The Jemaine Clement-voiced crab, who sings the David Bowie-inflected number “Shiny” in the original Moana, isn’t shiny anymore. His shell, previously covered in gold and jewels, is now covered with barnacles and bones. He tries to sell Nalo on his new song, “Funky Crab Legs,” a goofy little a cappella ditty about having 10 legs. Nalo is too annoyed for singing, and he casually tosses a blast of lightning at Tamatoa, destroying his new goth coating and making him pull back into his shell.

Tamatoa’s presence is mostly a brief gag, but it does serve one purpose — establishing the scale of Matangi and Nalo in this scene. Tamatoa is a gigantic monster on a human scale, easily capable of devouring Maui or Moana in a single bite. But he’s just the size of a small crab compared to Nalo and Matangi. (Incidentally, Tamatoa is canonically a coconut crab, and those things are huge on the invertebrate scale — but up against these two supernatural figures, he looks more like a fiddler crab or something equally tiny.)

Will there be a Moana 3?

Moana 2 famously started out as a Disney Plus TV series that was eventually pivoted into a theatrical release, and to some degree, that shows in the plotting: The movie introduces a lot of quirky new characters who are meant to drive different kinds of comedy and different kinds of plots, including crankly, elderly farm master Kele (David Fane), hyperactive young engineer Loto (Rose Matafeo), myth-obsessed lorekeeper Moni (Hualālai Chung), and Moana’s demanding little sister Simea (Khaleesi Lambert-Tsuda).

Writers Jared Bush and Dana Ledoux Miller try to give each of these new characters a purpose in the story and a moment to shine, but they’re still pretty superfluous to the action most of the time. They feel like a setup for a series that’s still waiting to happen.

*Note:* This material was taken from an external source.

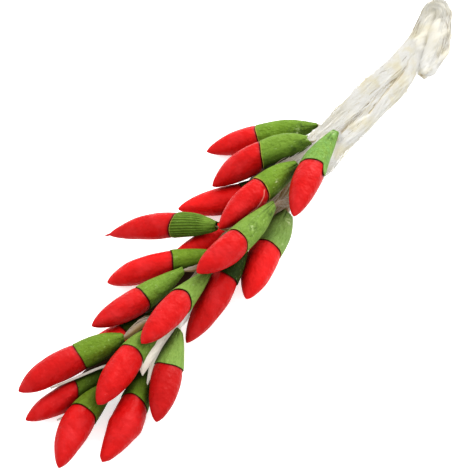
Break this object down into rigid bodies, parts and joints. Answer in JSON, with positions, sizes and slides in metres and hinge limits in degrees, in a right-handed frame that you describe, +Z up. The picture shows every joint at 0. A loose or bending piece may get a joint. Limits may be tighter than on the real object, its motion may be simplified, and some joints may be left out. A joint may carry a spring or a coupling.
{
  "type": "miniature string of chillies",
  "caption": "Dolls'-house bunch of small clay chillies, red with green caps, hung on cotton strings that gather into one bundle with a knot at its end; it lies on its side.",
  "frame": {"origin": "on the surface that the bunch lies on, under the middle of its bounding box", "axes": "+X along the bunch from the chillies' tips to the knot, +Z up; +Y towards the side with the more widely spread chillies"},
  "size_m": [0.0688, 0.018, 0.008],
  "materials": {
    "red_clay": "matte red modelling clay, finely uneven from rolling by hand",
    "green_clay": "matte green modelling clay with fine lengthwise tool lines",
    "cotton": "undyed twisted cotton string, slightly fuzzy"
  },
  "bodies": {
    "root": {"chilli_a_body": "red_clay", "chilli_a_cap": "green_clay", "chilli_b_body": "red_clay", "chilli_b_cap": "green_clay", "chilli_c_body": "red_clay", "chilli_c_cap": "green_clay", "chilli_d_body": "red_clay", "chilli_d_cap": "green_clay", "chilli_e_body": "red_clay", "chilli_e_cap": "green_clay", "chilli_f_body": "red_clay", "chilli_f_cap": "green_clay", "chilli_g_body": "red_clay", "chilli_g_cap": "green_clay", "chilli_h_body": "red_clay", "chilli_h_cap": "green_clay", "chilli_i_body": "red_clay", "chilli_i_cap": "green_clay", "chilli_j_body": "red_clay", "chilli_j_cap": "green_clay", "chilli_k_body": "red_clay", "chilli_k_cap": "green_clay", "chilli_l_body": "red_clay", "chilli_l_cap": "green_clay", "chilli_m_body": "red_clay", "chilli_m_cap": "green_clay", "chilli_n_body": "red_clay", "chilli_n_cap": "green_clay", "chilli_o_body": "red_clay", "chilli_o_cap": "green_clay", "chilli_p_body": "red_clay", "chilli_p_cap": "green_clay", "chilli_q_body": "red_clay", "chilli_q_cap": "green_clay", "chilli_r_body": "red_clay", "chilli_r_cap": "green_clay", "chilli_s_body": "red_clay", "chilli_s_cap": "green_clay", "chilli_t_body": "red_clay", "chilli_t_cap": "green_clay", "strings": "cotton"}
  },
  "joints": []
}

Moana gathers her new crew (scowling old man Kele, big hunky Moni, slim grinning Loto) and holds up her hand to show them how she navigates, but the framing deliberately looks like she’s taking a selfie of all of them together in Moana 2

Similarly, Nalo never actually showing up in person during the main action of Moana 2, while promising he’s about to get serious — that suggests either a direct sequel, or like Disney is still planning an episodic TV series, where Nalo could turn up with a new plot against Moana and her newfound Pacific Islander coalition every week. His motives as described in Moana 2 are pretty threadbare and basic: “Humans are too powerful, I’m jealous, and I’m going to use my storm powers to split them up,” much as in Plato’s Symposium or Stephen Trask’s musical Hedwig and the Angry Inch. A series or sequel would have a lot of room to make him more of a character and expand on what he wants and why.

But given that Moana 2 was already breaking box-office records before its release, it seems likely that Disney would at least consider another Moana movie before a Moana TV series, especially if that early box-office surge bears out. Either way, Moana 2’s mid-credits scene obviously and openly teases more Moana adventures to come in some form.

And in that way, the mid-credits scene feels like a standard-issue MCU tease, a “get ready for the next movie” promise designed to leave the audience hanging. Nalo spending the entire movie off screen and then showing up at the end — specifically sitting on a throne, in an abstract godly realm — feels so much like the various Thanos credits-scene teasers, starting with The Avengers, where he similarly calls a recalcitrant minion on the carpet for failing him, and leading up to Avengers: Age of Ultron, where he gets his big purple butt off his throne and promises to take matters into his own hands.

While we’re waiting for Nalo to follow suit in a new Moana movie or TV show, though, we can anticipate Disney’s live-action remake of Moana, currently filming in Hawaii and scheduled to hit theaters on July 10, 2026.